Copy exactly the lines from the one containing "for node in" through the one containing "imported = [obj", both included, and nothing else.

> _Entries_:
---------------
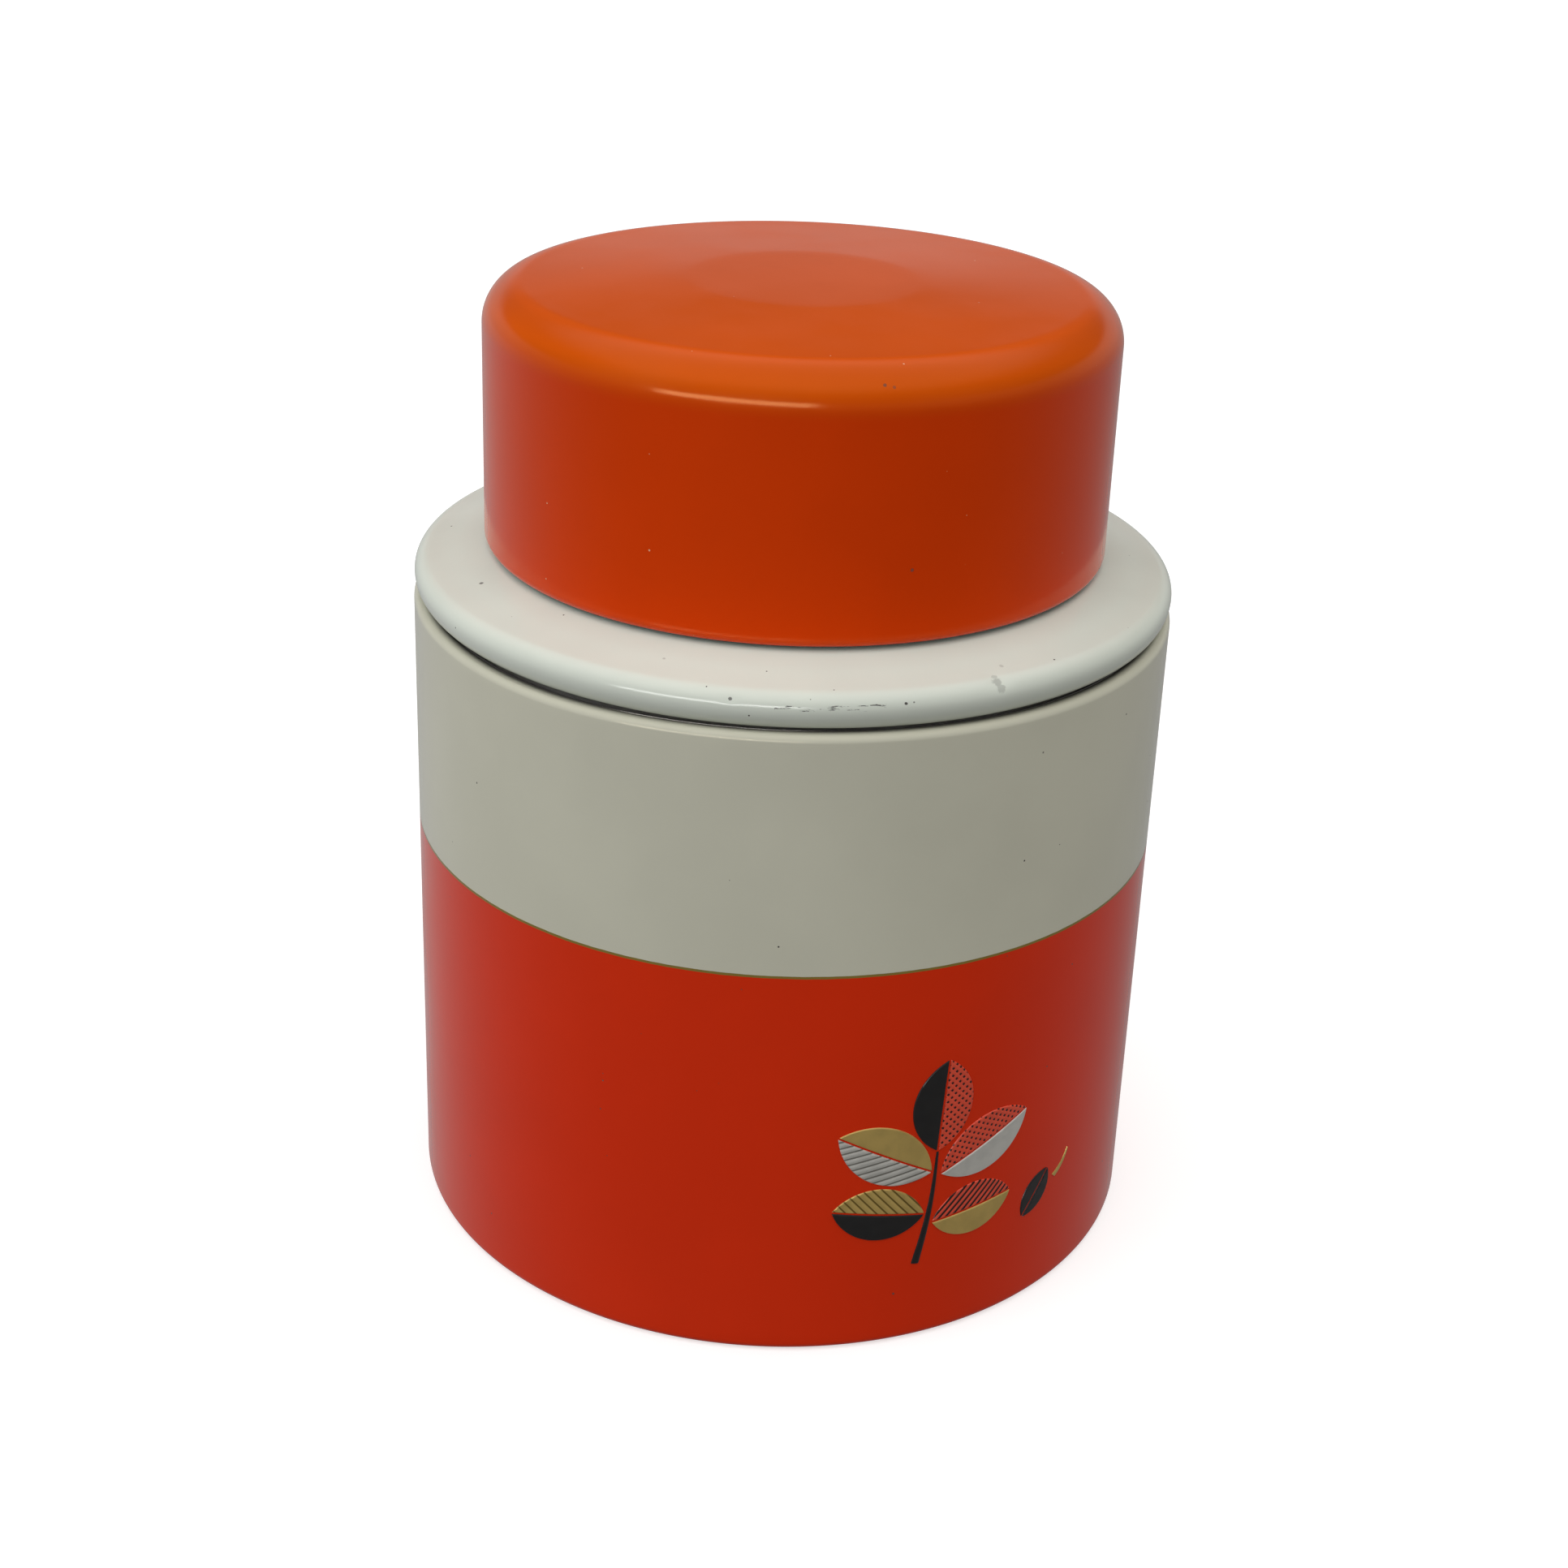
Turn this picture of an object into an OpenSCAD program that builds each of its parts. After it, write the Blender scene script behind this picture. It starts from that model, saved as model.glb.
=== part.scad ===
// Round necked tinplate storage tin: a straight body, a lift-off shoulder lid with a neck,
// a pressed inner lid with a knob, and a deep slip cap over the neck.
// Millimetres, +Z up, origin at the middle of the bottom.

/* [Body] */
// Outer radius of the body
body_r = 50; // [40:0.5:60]
// Height of the rounded top edge of the body
body_top = 86.55; // [75:0.05:110]
// Outer radius of the rolled top edge
top_roll = 1.6; // [1.2:0.1:2.2]
// Outer radius of the rolled bottom edge
bottom_roll = 1.1; // [1.0:0.1:1.4]
// Width of the flat ring that the tin stands on
foot_flat = 1; // [0.6:0.1:2]
// Height of the base panel above the table
base_rise = 2.4; // [2.4:0.1:5]
// Depth of the guide ring inside the mouth
guide_depth = 16; // [10:1:24]

/* [Shoulder lid] */
// Gap between the body's top edge and the shoulder
shoulder_gap = 0.3; // [0.2:0.05:0.8]
// Largest radius of the shoulder bead
bead_r = 49.85; // [39:0.05:60]
// Height of the widest line of the bead above the body's top edge
bead_rise = 2.8; // [2.4:0.1:4]
// Radius of the bead above its widest line
bead_upper = 2.25; // [1.5:0.05:3]
// Radius of the bead below its widest line
bead_lower = 2.9; // [2.4:0.1:3.4]
// Fall of the shoulder towards the bead, in degrees
shoulder_slope = 11; // [4:1:14]
// Length of the skirt that plugs into the body
plug_depth = 14; // [8:1:20]
// Radial clearance of each lift-off fit
slip = 0.27; // [0.15:0.01:0.4]

/* [Neck and inner lid] */
// Outer radius of the neck
neck_r = 38.9; // [30:0.1:40]
// Height of the neck's mouth
neck_top = 118.6; // [105:0.1:122]
// Outer radius of the rolled mouth
mouth_roll = 0.8; // [0.7:0.1:1.2]
// Depth of the inner lid's pan
pan_depth = 8.6; // [6:0.1:12]
// Gap between the inner lid's rim and the mouth
rim_gap = 0.3; // [0.2:0.05:0.5]
// Width across the knob
knob_w = 17; // [12:0.5:24]

/* [Cap] */
// Outer radius of the cap
cap_r = 40.76; // [36:0.01:48]
// Height of the flat disc in the middle of the cap
cap_top = 127.8; // [124:0.1:140]
// Height of the cap's rim
cap_rim = 93.5; // [93.3:0.05:95]
// Radius of the cap's rounded top edge
cap_edge = 5.35; // [3:0.05:6]
// Radius of the flat disc in the middle of the cap
disc_r = 14.9; // [8:0.1:24]
// Fall of the cap's top outside the disc, in degrees
cap_slope = 1.6; // [0:0.1:3]
// Radius of the cap's rolled rim
rim_roll = 1.14; // [0.9:0.02:1.3]
// Height of the hem that is turned up inside the rim
hem_height = 3.2; // [2:0.1:6]
// Thickness of the card liner
liner_t = 1.2; // [0.8:0.1:2]

/* [Sheet] */
// Thickness of the lacquered sheet
sheet = 0.4; // [0.3:0.02:0.4]
// Clearance between pieces that are seamed together
seam_fit = 0.02; // [0.02:0.01:0.05]

/* [Hidden] */

facets = 128;
arc_steps = 12;
orange = "#c8441a";
cream = "#cfd1c2";
tin = "#b9bcc0";
aluminium = "#c9cbcd";
card = "#b89c72";

// Seams at the two ends of the body
nest = sheet + seam_fit;
foot_r = body_r - bottom_roll;
foot_in = foot_r - foot_flat;
leg_top = bottom_roll + 1;
roll_c = body_r - top_roll;
roll_z = body_top - top_roll;
roll_end = 125;
lip_start = 60;
guide_r = roll_c - top_roll + nest;
base_bead_r = 32;
base_bead = 1.5;

// Shoulder lid
bead_z = body_top + bead_rise;
upper_c = bead_r - bead_upper;
lower_c = bead_r - bead_lower;
shoulder_bottom = body_top + shoulder_gap;
fold = 0.6;
// Angle at which the lower bead arc meets the fold that turns it flat
tuck = asin((bead_z - shoulder_bottom - fold) / (bead_lower - fold));
fold_c = lower_c + (bead_lower - fold) * cos(tuck);
plug_r = guide_r - slip;
plug_top = shoulder_bottom + nest;
hem_in = plug_r + 0.3;
flange_end = fold_c - 0.1;

// Neck and inner lid
neck_hole = neck_r + 0.05;
neck_flange = neck_r + 4;
mouth_c = neck_r - mouth_roll;
mouth_z = neck_top - mouth_roll;
pan_r = neck_r - 2 * mouth_roll - slip;
pan_corner = 1.6;
rim_r = neck_r - 0.4;
rim_z = neck_top + rim_gap;
floor_z = rim_z - pan_depth;
rivet_r = 1.2;
rivet_hole = rivet_r + 0.1;
rivet_head = 2.4;
head_h = 1;
washer_r = 4;
washer_t = 0.6;
knob_z = floor_z + sheet;
knob_h = 7.6;
knob_disc = 2.6;
knob_edge = 0.8;
knob_waist = 8;
knob_foot = 11;
foot_h = 1.4;

// Cap
edge_c = cap_r - cap_edge;
cap_fall = (edge_c + cap_edge * sin(cap_slope) - disc_r) * tan(cap_slope);
edge_z = cap_top - cap_fall - cap_edge * cos(cap_slope);
rim_c = cap_r - rim_roll;
hem_roll = rim_c - neck_r - slip;
liner_z = cap_top - cap_fall - nest - liner_t;

// Points of an arc round (r, z), from angle a0 to angle a1.
function arc(r, z, radius, a0, a1) =
  [for (i = [0:arc_steps]) let (a = a0 + (a1 - a0) * i / arc_steps)
    [r + radius * cos(a), z + radius * sin(a)]];

// Height of the shoulder's upper face at radius r.
function shoulder_z(r) =
  bead_z + bead_upper / cos(shoulder_slope) + (upper_c - r) * tan(shoulder_slope);

// Each pressed piece is one line in the half plane (radius, height), seen at depth d
// behind its first face: d = 0 gives that face and d = sheet the face behind it.

function body_line(d) = concat(
  [[foot_in - bottom_roll + d, leg_top]],
  arc(foot_in, bottom_roll, bottom_roll - d, 180, 270),
  arc(foot_r, bottom_roll, bottom_roll - d, 270, 360),
  arc(roll_c, roll_z, top_roll - d, 0, roll_end));

function base_line(d) =
  let (hook = bottom_roll - nest, bead = base_bead - sheet + d, a = asin(d / bead))
  concat(
    arc(foot_r, bottom_roll, hook - d, 0, -90),
    arc(foot_in, bottom_roll, hook - d, -90, -180),
    [[foot_in - hook + d, base_rise + d]],
    arc(base_bead_r, base_rise, bead, a, 180 - a),
    [[0, base_rise + d]]);

function guide_line(d) = concat(
  arc(roll_c, roll_z, top_roll - nest - d, lip_start, 180),
  [[guide_r + d, body_top - guide_depth]]);

function shoulder_line(d) = concat(
  [[neck_hole, shoulder_z(neck_hole) - d / cos(shoulder_slope)]],
  arc(upper_c, bead_z, bead_upper - d, 90 - shoulder_slope, 0),
  arc(lower_c, bead_z, bead_lower - d, 0, -tuck),
  arc(fold_c, shoulder_bottom + fold, fold - d, -tuck, -90),
  [[hem_in, shoulder_bottom + d]]);

function skirt_line(d) =
  [[flange_end, plug_top + d], [plug_r - d, plug_top + d], [plug_r - d, body_top - plug_depth]];

function neck_line(d) = concat(
  [for (r = [neck_flange, neck_r - d]) [r, shoulder_z(r) - (nest + d) / cos(shoulder_slope)]],
  arc(mouth_c, mouth_z, mouth_roll - d, 0, 180));

function lid_line(d) = concat(
  [[rim_r, rim_z + d], [pan_r - d, rim_z + d]],
  arc(pan_r - pan_corner, floor_z + pan_corner, pan_corner - d, 0, -90),
  [[rivet_hole, floor_z + d]]);

function cap_line(d) = concat(
  [[0, cap_top - d], [disc_r, cap_top - d]],
  arc(edge_c, edge_z, cap_edge - d, 90 - cap_slope, 0),
  arc(rim_c, cap_rim + rim_roll, rim_roll - d, 0, -90),
  arc(rim_c, cap_rim + hem_roll, hem_roll - d, -90, -180),
  [[rim_c - hem_roll + d, cap_rim + hem_height]]);

// Sheet between the two faces of a line, turned round the Z axis.
module pressing(face, back) {
  rotate_extrude($fn = facets)
    polygon(concat(face, [for (i = [len(back) - 1:-1:0]) back[i]]));
}

// Solid of revolution from radius r0 to r1 and from height z0 to z1.
module disc(r0, r1, z0, z1) {
  rotate_extrude($fn = facets) translate([r0, z0]) square([r1 - r0, z1 - z0]);
}

// Straight wall with its top edge rolled in and its bottom edge hemmed under.
module body_shell() {
  color(orange) pressing(body_line(0), body_line(sheet));
}

// Countersunk base with a pressed bead, its flange hooked in the body's bottom hem.
module base_disc() {
  color(tin) pressing(base_line(0), base_line(sheet));
}

// Ring that guides the plug, its lip caught under the body's rolled edge.
module guide_ring() {
  color(tin) pressing(guide_line(0), guide_line(sheet));
}

// Stamped shoulder: sloping top, full bead, and an edge tucked flat under it.
module shoulder_ring() {
  color(cream) pressing(shoulder_line(0), shoulder_line(sheet));
}

// Skirt that plugs into the body, its flange held on the shoulder's tucked edge.
module plug_skirt() {
  color(tin) pressing(skirt_line(0), skirt_line(sheet));
}

// Neck with a flange under the shoulder and a mouth rolled inwards.
module neck_collar() {
  color(tin) pressing(neck_line(0), neck_line(sheet));
}

// Pressed plug lid: a pan with a flat rim that sits on the neck's mouth.
module inner_lid() {
  color(tin) pressing(lid_line(0), lid_line(sheet));
}

// Turned knob: a rounded disc on a waisted stem, with a countersunk hole for the rivet.
module inner_lid_knob() {
  top = knob_z + knob_h;
  round_r = knob_w / 2 - knob_edge;
  round_z = top - knob_disc + knob_edge;
  color(aluminium) rotate_extrude($fn = facets)
    polygon(concat(
      [[rivet_hole, knob_z], [knob_foot / 2, knob_z], [knob_foot / 2, knob_z + foot_h],
       [knob_waist / 2, knob_z + foot_h], [knob_waist / 2, top - knob_disc]],
      arc(round_r, round_z, knob_edge, -90, 0),
      arc(round_r, top - knob_edge, knob_edge, 0, 90),
      [[rivet_head + 0.1, top], [rivet_head + 0.1, top - head_h], [rivet_hole, top - head_h]]));
}

// Rivet through the knob, the lid and the washer.
module knob_rivet() {
  top = knob_z + knob_h;
  bottom = floor_z - washer_t - head_h;
  color(tin) {
    disc(0, rivet_head, bottom, bottom + head_h);
    disc(0, rivet_r, bottom, top);
    disc(0, rivet_head, top - head_h, top);
  }
}

// Washer under the inner lid.
module rivet_washer() {
  color(tin) disc(rivet_hole, washer_r, floor_z - washer_t, floor_z);
}

// Deep-drawn cap: flat disc, falling top, rounded edge, and a hem turned up inside the rim.
module cap_shell() {
  color(orange) pressing(cap_line(0), cap_line(sheet));
}

// Card disc stuck to the underside of the cap's top.
module cap_liner() {
  color(card) disc(0, edge_c, liner_z, liner_z + liner_t);
}

body_shell();
base_disc();
guide_ring();
shoulder_ring();
plug_skirt();
neck_collar();
inner_lid();
inner_lid_knob();
knob_rivet();
rivet_washer();
cap_shell();
cap_liner();
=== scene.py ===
"""Round necked tinplate tin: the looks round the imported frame, in metres, +Z up, front towards -Y.

Shapes are worked out in millimetres, as the tin was drawn, and become metres in put_mesh().
"""
import math

import bmesh
import bpy
import numpy as np
from mathutils import Matrix, Vector


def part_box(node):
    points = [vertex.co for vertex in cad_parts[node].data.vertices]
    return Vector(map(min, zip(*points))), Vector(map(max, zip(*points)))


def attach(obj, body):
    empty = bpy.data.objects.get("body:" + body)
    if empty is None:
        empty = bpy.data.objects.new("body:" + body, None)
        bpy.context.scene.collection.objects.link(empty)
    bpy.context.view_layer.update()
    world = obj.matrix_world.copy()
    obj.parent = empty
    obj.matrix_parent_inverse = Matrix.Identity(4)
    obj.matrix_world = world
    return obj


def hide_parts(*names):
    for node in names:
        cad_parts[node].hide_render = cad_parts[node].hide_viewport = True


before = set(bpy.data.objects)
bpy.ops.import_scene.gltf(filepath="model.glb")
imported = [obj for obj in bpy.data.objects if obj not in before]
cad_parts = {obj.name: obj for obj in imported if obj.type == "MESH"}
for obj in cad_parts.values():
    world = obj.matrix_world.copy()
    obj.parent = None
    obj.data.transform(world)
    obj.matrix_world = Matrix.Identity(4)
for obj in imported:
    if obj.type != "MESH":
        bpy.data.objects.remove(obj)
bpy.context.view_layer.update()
MM = 0.001


def reach(node):
    """Largest radius, lowest and highest height of a CAD node, in millimetres."""
    low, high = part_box(node)
    return high.x / MM, low.z / MM, high.z / MM


# ---------------------------------------------------------------- driving dimensions, millimetres
# Sheet thickness, and the depth of a nested sheet's face behind the outer face of the sheet round it.
SHEET = 0.4
NEST = 0.42
# Largest radii and heights of the pieces, from the frame.
BODY_R, _, BODY_TOP = reach("body_shell")
BEAD_R, SHOULDER_LOW, SHOULDER_TOP = reach("shoulder_ring")
CAP_R, CAP_RIM, CAP_TOP = reach("cap_shell")
_, GUIDE_LOW, _ = reach("guide_ring")
SKIRT_TIP, SKIRT_LOW, SKIRT_TOP = reach("plug_skirt")
FLANGE_R, _, NECK_TOP = reach("neck_collar")
NECK_R = FLANGE_R - 4
RIM_R, FLOOR_Z, RIM_TOP = reach("inner_lid")
KNOB_R, KNOB_LOW, KNOB_TOP = reach("inner_lid_knob")
RIVET_R, RIVET_LOW, RIVET_TOP = reach("knob_rivet")
RIVET_HOLE = RIVET_R - 1.1
WASHER_R, WASHER_LOW, WASHER_TOP = reach("rivet_washer")
LINER_R, LINER_LOW, LINER_TOP = reach("cap_liner")
_, _, BASE_TOP = reach("base_disc")

# Radii of rolls, beads, folds and corners, and slopes. CROWN is the crisper front of the body's rolled top.
TOP_ROLL = 1.6
CROWN = 0.9
BOTTOM_ROLL = 1.1
FOOT_FLAT = 1.0
BEAD_UPPER = 2.25
BEAD_LOWER = 2.9
BEAD_Z = BODY_TOP + 2.8
SHOULDER_FALL = math.radians(11)
FOLD = 0.6
MOUTH_ROLL = 0.8
PAN_CORNER = 1.6
CAP_EDGE = 5.35
CAP_FALL = math.radians(1.6)
RIM_ROLL = 1.14
DISC_R = 14.9
# Play all round between two pieces that slide, and heights of the printed line and of the motif's middle.
SLIP = 0.27
BAND_Z = 54.85
MOTIF_Z = 26.3
# Knocks on the bead: azimuth and lean of the spot in degrees, width and depth in mm.
BEAD_KNOCKS = ((5.0, 55, 1.3, 0.2), (-32.5, 30, 0.5, 0.12))
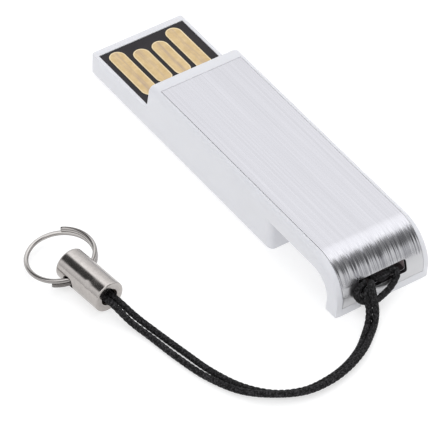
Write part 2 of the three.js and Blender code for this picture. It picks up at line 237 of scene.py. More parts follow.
def remap(tree, value, low, high, out_low, out_high):
    return node(tree, "ShaderNodeMapRange", {
        "Value": value, "From Min": low, "From Max": high, "To Min": out_low, "To Max": out_high,
    }).outputs["Result"]


def ramp(tree, value, *stops):
    made = node(tree, "ShaderNodeValToRGB", {"Fac": value})
    elements = made.color_ramp.elements
    while len(elements) < len(stops):
        elements.new(0.5)
    for element, (place, colour) in zip(elements, stops):
        element.position = place
        element.color = (*colour, 1.0)
    return made.outputs["Color"]


def bump(tree, height, strength, distance, normal=None):
    inputs = {"Height": height, "Strength": strength, "Distance": distance}
    if normal is not None:
        inputs["Normal"] = normal
    return node(tree, "ShaderNodeBump", inputs).outputs["Normal"]


def plastic(name, dark, light, roughness, grain=0.004):
    """Moulded plastic: slight clouding, uneven gloss, faint flow marks and a very fine grain."""
    mat, tree, shader = new_material(name)
    cloud = stretched_noise(tree, (90, 160, 160), 4.0)
    colour = ramp(tree, cloud, (0.3, dark), (0.7, light))
    tree.links.new(colour, shader.inputs["Base Color"])
    smear = stretched_noise(tree, (240, 700, 700), 5.0)
    gloss = remap(tree, smear, 0.3, 0.7, roughness - 0.06, roughness + 0.08)
    tree.links.new(gloss, shader.inputs["Roughness"])
    fine = even_noise(tree, 9000)
    tree.links.new(bump(tree, fine, 0.25, grain * MM), shader.inputs["Normal"])
    shader.inputs["Subsurface Weight"].default_value = 0.12
    shader.inputs["Subsurface Radius"].default_value = (0.0012, 0.0011, 0.001)
    shader.inputs["Subsurface Scale"].default_value = 1.0
    shader.inputs["IOR"].default_value = 1.47
    return mat


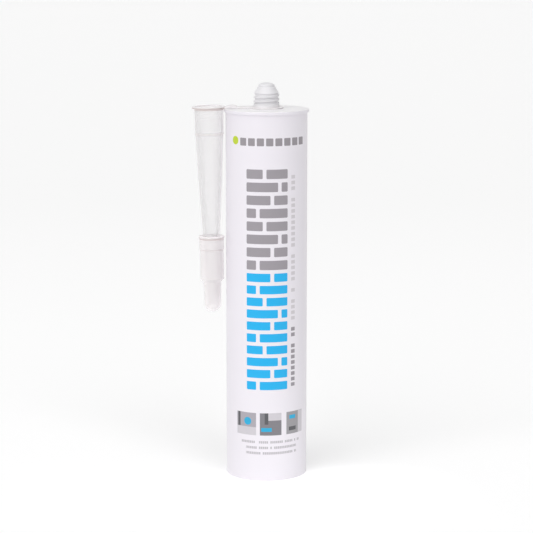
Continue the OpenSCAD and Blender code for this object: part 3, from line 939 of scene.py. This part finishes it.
def cap_outline():
    """The section of the cap: from its closed end up the inside, over the rim and down the outside."""
    round_z = end_round_h - cap_len
    cone_end = -sleeve_len - cap_cone_len
    cap_bore_r = sleeve_r - cap_wall
    inner_end = arc((0, round_z), end_low_r - cap_wall, -90, 0, steps=12, height=end_round_h - cap_wall)
    outer_end = arc((0, round_z), end_low_r, 0, -90, steps=12, height=end_round_h)
    bore = [(end_top_r - cap_wall, cone_end), (cap_bore_r, -sleeve_len), (cap_bore_r, 0)]
    rim_top = arc((rim_r - rim_round, -rim_round), rim_round, 90, 0, steps=5)
    rim_low = arc((rim_r - rim_round, rim_round - rim_h), rim_round, 0, -90, steps=5)
    collar = [(cap_collar_r, -rim_h), (cap_collar_r, -cap_collar_len + (cap_collar_r - sleeve_r)),
              (sleeve_r, -cap_collar_len), (sleeve_r, -sleeve_len), (end_top_r, cone_end)]
    return ([(0, -cap_len + cap_wall)] + inner_end[1:] + bore + rim_top + rim_low + collar
            + outer_end[:-1] + [(0, -cap_len)])


def cone_r(below_rim):
    """The radius of the nozzle's cone at a depth below the cap's rim."""
    along = (cap_from + below_rim - knee_at) / (nozzle_len - knee_at)
    return knee_r + (spout_r - knee_r) * along


def cap_rib_outline():
    """The section of one rib, between the cap's wall and the cone of the nozzle."""
    wall_r = sleeve_r - cap_wall + root_in_wall
    end_r = end_top_r - cap_wall + root_in_wall
    low_r = end_low_r - cap_wall + root_in_wall
    round_z = end_round_h - cap_len
    tip_at = nozzle_len - cap_from
    return [(cone_r(rim_h) + cap_gap, -rim_h), (wall_r, -rim_h), (wall_r, -sleeve_len),
            (end_r, -sleeve_len - cap_cone_len), (low_r, round_z), (cone_r(tip_at) + cap_gap, round_z)]


cap_plastic = translucent(
    "cap_plastic", cap_colour, cap_cloud, top=cap_place.translation,
    alphas={"Facing": 0.42, "Edge": 0.5, "Shadow": 0.03},
    flat_rim={"Depth": rim_round, "Least": sleeve_r - cap_wall - rim_margin, "Alpha": 0.95,
              "Colour": rim_colour},
    # Band one: the rim's denser edge, and the painted shadow below it. Band two: painted shadow under the
    # collar's step.
    bands=[{"Middle": rim_h, "Half Width": 0.3 * mm, "Soft": 0.6 * mm,
            "Least": 7.4 * mm, "Most": 9 * mm, "Strength": 0.75},
           {"Middle": cap_collar_len - rim_margin, "Half Width": 0.1 * mm, "Soft": 0.5 * mm,
            "Least": 7 * mm, "Most": 9 * mm, "Strength": 0.5}])
cap_rib = plate("cap_rib", cap_rib_outline(), cap_rib_t)
grips = grown(copies_round_axis, cap_rib, Count=cap_ribs, Plastic=cap_plastic)
shell = combined("cap", turned("cap", cap_outline(), around=128), grips)
cap = dressed(placed("cap", shell, cap_place), cap_plastic)
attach(cap, "nozzle_cap")
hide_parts("nozzle_cap")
---------------
> _Solution to the exercise_:
    for node in names:
        cad_parts[node].hide_render = cad_parts[node].hide_viewport = True


before = set(bpy.data.objects)
bpy.ops.import_scene.gltf(filepath="model.glb")
imported = [obj for obj in bpy.data.objects if obj not in before]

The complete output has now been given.